Echoing a refrain common across the Pioneer Press’ interviews with former lawmakers who lobby, Larson said his service in the House and Senate may help cement his relationships but does not win him votes.
“It’s not about favors,” said Larson.
“Some of my best friends have voted against me,” said former Rep. Loren Solberg, a DFLer from Grand Rapids. He now represents nine lobbying clients, largely from his hometown.
Former state Rep. Michael Beard, a Republican who represented Shakopee for more than a decade, left the House last year and now lobbies for the Minnesota Valley Regional Rail Coalition and the Alliance of Automotive Service Providers of Minnesota. He said his former House-mates feel free to be even less polite in telling him “no” than they might with other lobbyists.
Like several other former lawmakers others the Pioneer Press interviewed, Abeler said lobbying pursued him — he did not pursue it. The former Anoka representative, who unsuccessfully ran for U.S. Senate last year, said autism treatment advocates asked him to join their lobbying team last year.
After some thought, he decided it would fit his “mission” to help them. And other clients have come along as well.
Among them: the Isuroon Project, a Minneapolis non-profit organization that “helps Somali women to build self-sufficiency and maintain healthy lives.”
Just last week, Sen. Michelle Benson, R-Ham Lake, introduced a measure to provide Isuroon $500,000 in grant funding for health equity work. Others have similarly proposed funding the project.
The senator, whose district abuts the area Abeler used to represent, said the former representative was the one who approached her about the grant.

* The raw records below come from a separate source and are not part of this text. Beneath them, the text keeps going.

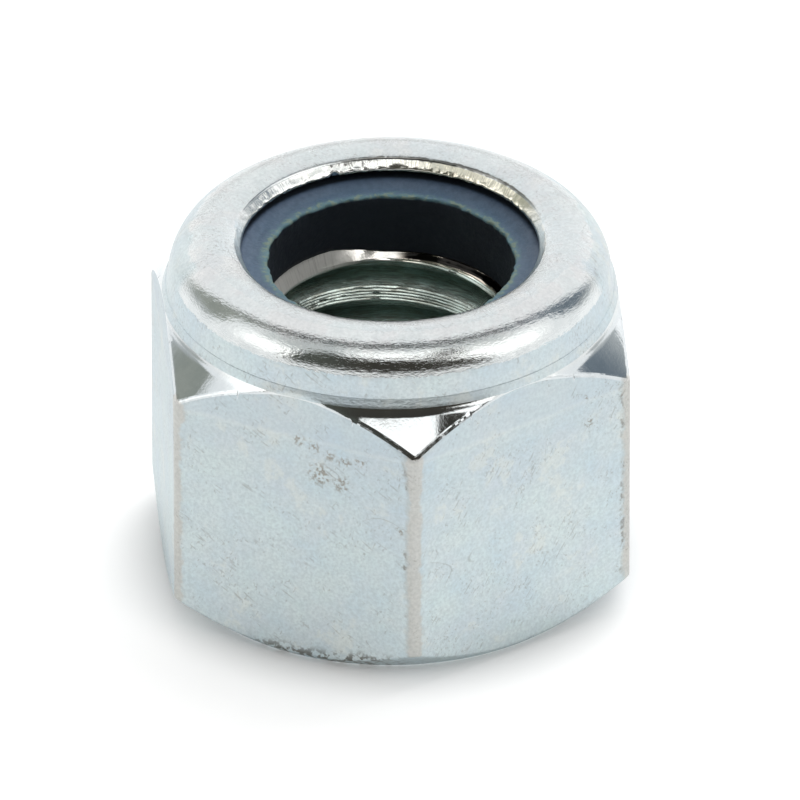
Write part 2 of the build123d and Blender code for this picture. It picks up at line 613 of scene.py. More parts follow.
seat_rim, folded_in = extrude_ring(thread, rim_edges(thread, SEAT))
for vert in folded_in:
    r = math.hypot(vert.co.x, vert.co.y)
    share = fold(facing(vert.co.x, vert.co.y))
    wanted = r - share * max(0.0, r - CREST - 0.005)
    vert.co = Vector((vert.co.x * wanted / r, vert.co.y * wanted / r, SEAT - 0.04 - 0.07 * share))
before = 0.0
for distance in (0.015, 0.035, 0.06, 0.10, 0.135, 0.17, 0.22, 0.28):
    seat_rim, raised = extrude_ring(thread, seat_rim)
    for vert in raised:
        r = math.hypot(vert.co.x, vert.co.y)
        angle = facing(vert.co.x, vert.co.y)
        torn = 0.5 * swell((vert.co.x, vert.co.y, 4 * distance), 0.10, 31.0)
        fine_tears = swell((vert.co.x, vert.co.y, 0.3 * distance), 0.035, 33.0)
        torn += hump(angle, 140, 60) * fine_tears
        set_radius(vert, min(BEAD_LIMIT, r + (distance - before)))
        vert.co.z = SEAT + burr_height(distance, angle) + 0.010 * torn
    before = distance
seat_rim, raised = extrude_ring(thread, seat_rim)
for vert in raised:
    r = math.hypot(vert.co.x, vert.co.y)
    vert.co = Vector((vert.co.x * BEAD_END / r, vert.co.y * BEAD_END / r, SEAT))
for face in thread.faces:
    middle = face.calc_center_median()
    if middle.z > SEAT - 0.09:
        face[thread_polish] = 0.85 - 0.30 * fold(facing(middle.x, middle.y))
print("the bead ends in", len(seat_rim), "edges")

# %% [markdown]
# ## One closed body
#
# The bore joins the outside along two rings: the washer face below and the seat above.  Their
# vertex counts differ, so the rings are bridged by triangles.  The result is one watertight skin.

# %% Join the thread to the outside
thread_mesh = bpy.data.meshes.new("bore_wall")
thread.to_mesh(thread_mesh)
thread.free()
body.from_mesh(thread_mesh)
bpy.data.meshes.remove(thread_mesh)
polish = body.faces.layers.float["polish"]
open_edges = [edge for edge in body.edges if edge.is_boundary]
lower = [edge for edge in open_edges if edge.verts[0].co.z < 0.01]
upper = [edge for edge in open_edges if edge.verts[0].co.z > SEAT - 0.1]
print("open edges:", len(open_edges), "lower", len(lower), "upper", len(upper))
for ring in (lower, upper):
    for face in bmesh.ops.bridge_loops(body, edges=ring)["faces"]:
        face[polish] = POCKET_POLISH
print("open edges left:", sum(edge.is_boundary for edge in body.edges))

# %% [markdown]
# ## Shader helpers
#
# A material is a tree of nodes.  `node` adds one node and feeds its inputs.  The output of a node
# is kept as a `Value`, so that a sum reads like a sum: each sign adds the small node that does it.
# The other helpers add the ramps, mixes and noises that come up again and again.


# %% Helpers for node trees
class Value:
    """An output of a node, which can be added, multiplied and so on."""

    def __init__(self, socket):
        self.socket = socket

    def __abs__(self):
        return calc("ABSOLUTE", self)

    def __add__(self, other):
        return calc("ADD", self, other)

    def __radd__(self, other):
        return calc("ADD", other, self)

    def __sub__(self, other):
        return calc("SUBTRACT", self, other)

    def __rsub__(self, other):
        return calc("SUBTRACT", other, self)

    def __mul__(self, other):
        return calc("MULTIPLY", self, other)

    def __rmul__(self, other):
        return calc("MULTIPLY", other, self)

    def __truediv__(self, other):
        return calc("DIVIDE", self, other)

    def __rtruediv__(self, other):
        return calc("DIVIDE", other, self)


def tree_of(*values):
    """The tree that holds the first output among some values."""
    return next(value.socket.id_data for value in values if isinstance(value, Value))


def feed(made, inputs):
    """Feeds inputs, by name or number, with outputs, numbers or colours of three numbers."""
    for name, value in dict(inputs).items():
        socket = made.inputs[name]
        if isinstance(value, Value):
            socket.id_data.links.new(value.socket, socket)
        elif socket.type == "RGBA":
            socket.default_value = (*value, 1.0)
        else:
            socket.default_value = value


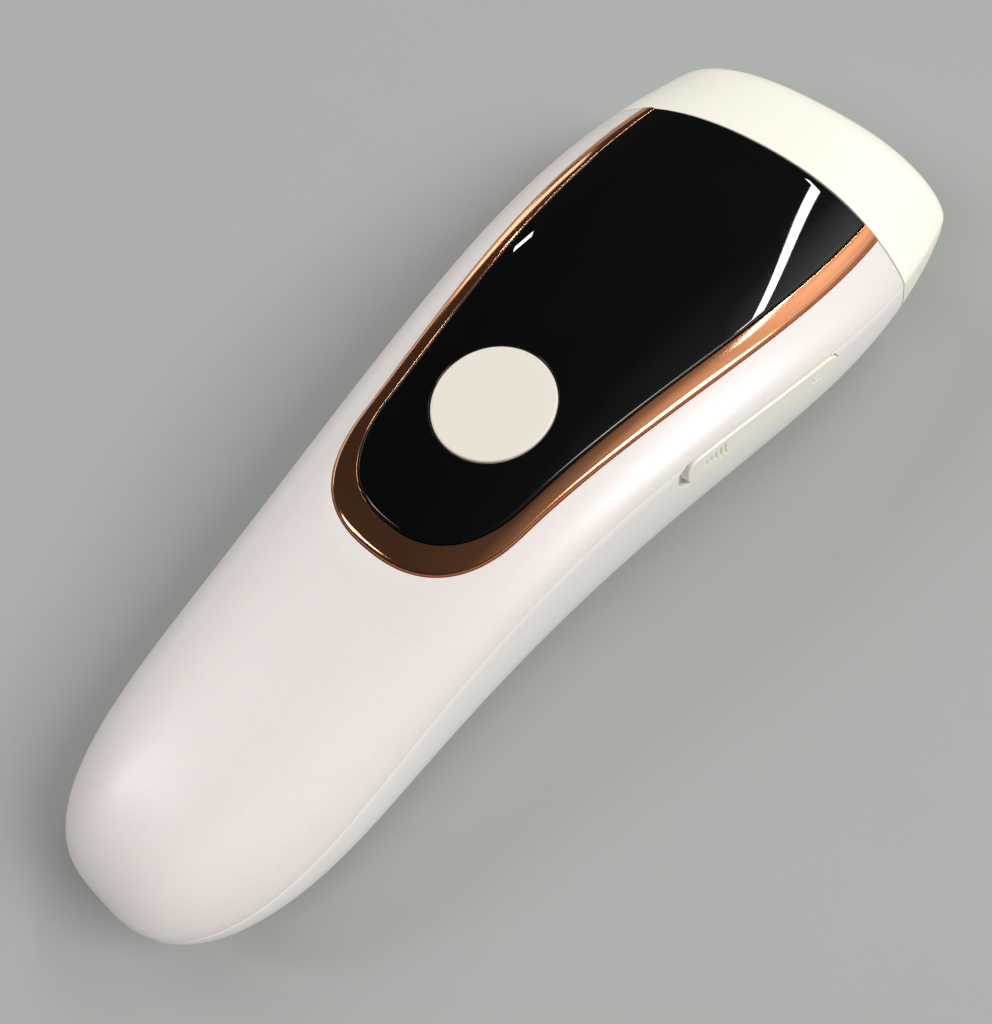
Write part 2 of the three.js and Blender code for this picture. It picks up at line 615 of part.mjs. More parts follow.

But, she said, her previous relationship with Isuroon’s executive director was her inspiration.
Benson said her stance on lawmakers who turn to lobbying has changed.
“Before I was an elected official, I would have absolutely said: ‘conflicts of interest’ and ‘using all the relationships.’ But now? I look at someone like Jim (Abeler.) He just knows everybody,” she said. “As a citizen I’m a little concerned, but on the other hand, (former lawmakers who lobby) are generally pretty good at what they do.”